We’ve to be honest and truthful with ourselves regarding the conversation about liberal democracy. While it has succeeded in some countries on the African continent, it has failed in the overwhelming majority of the nations on the continent. We’ve to put an end to the liberal democratic experiment before it destroys what is left of Nigeria, Cameroon, and Africa. We need to ditch the old retrogressive ways that liberal democracy has foisted on us and look inward. We must start all over again but this time we must craft a new type of democracy, one that factors in Africa’s peculiar realities. One based on African cultural practices of consensus, shared power, and decentralised governance, based not solely on elections but also on other acceptable methods of leadership selection.

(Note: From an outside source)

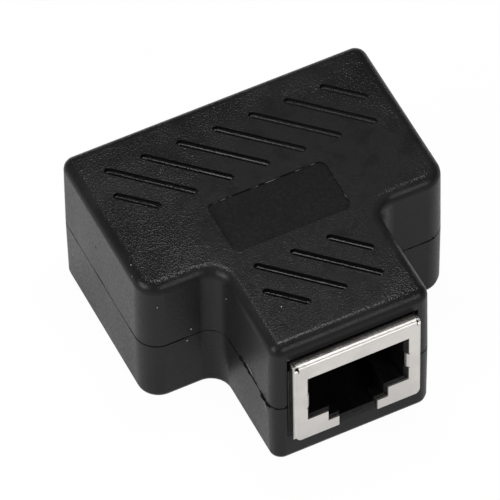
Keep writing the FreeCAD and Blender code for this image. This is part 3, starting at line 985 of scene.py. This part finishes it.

And if we are too indolent and unwilling to chart a new course, do the onerous and heavy task of liberating ourselves from this suffocating clutch of liberal democracy, at least we should stop pretending that what we have currently is normal and is the best we can come up with. We should instead insist that elections must be free, fair and credible and their outcomes must reflect the electoral choice and will of the people.
Despite its many demerits, in a real liberal democracy, unintelligent, uninspiring, charlatans and failed characters may emerge as candidates, even in the West, but they are often, though not always, rejected at the polls. The difference is that in the West, they at least operate on the principle of the sanctity of the vote, and the strong institutions and system are there to put them in check should they start going out of line. With liberal democracy being dangerously flawed and incompatible with our society, the least we can do, if we’re stuck with it, is that characters like Biya, Quattara and Museveni in Uganda cannot effortlessly rig themselves back to power ad infinitum.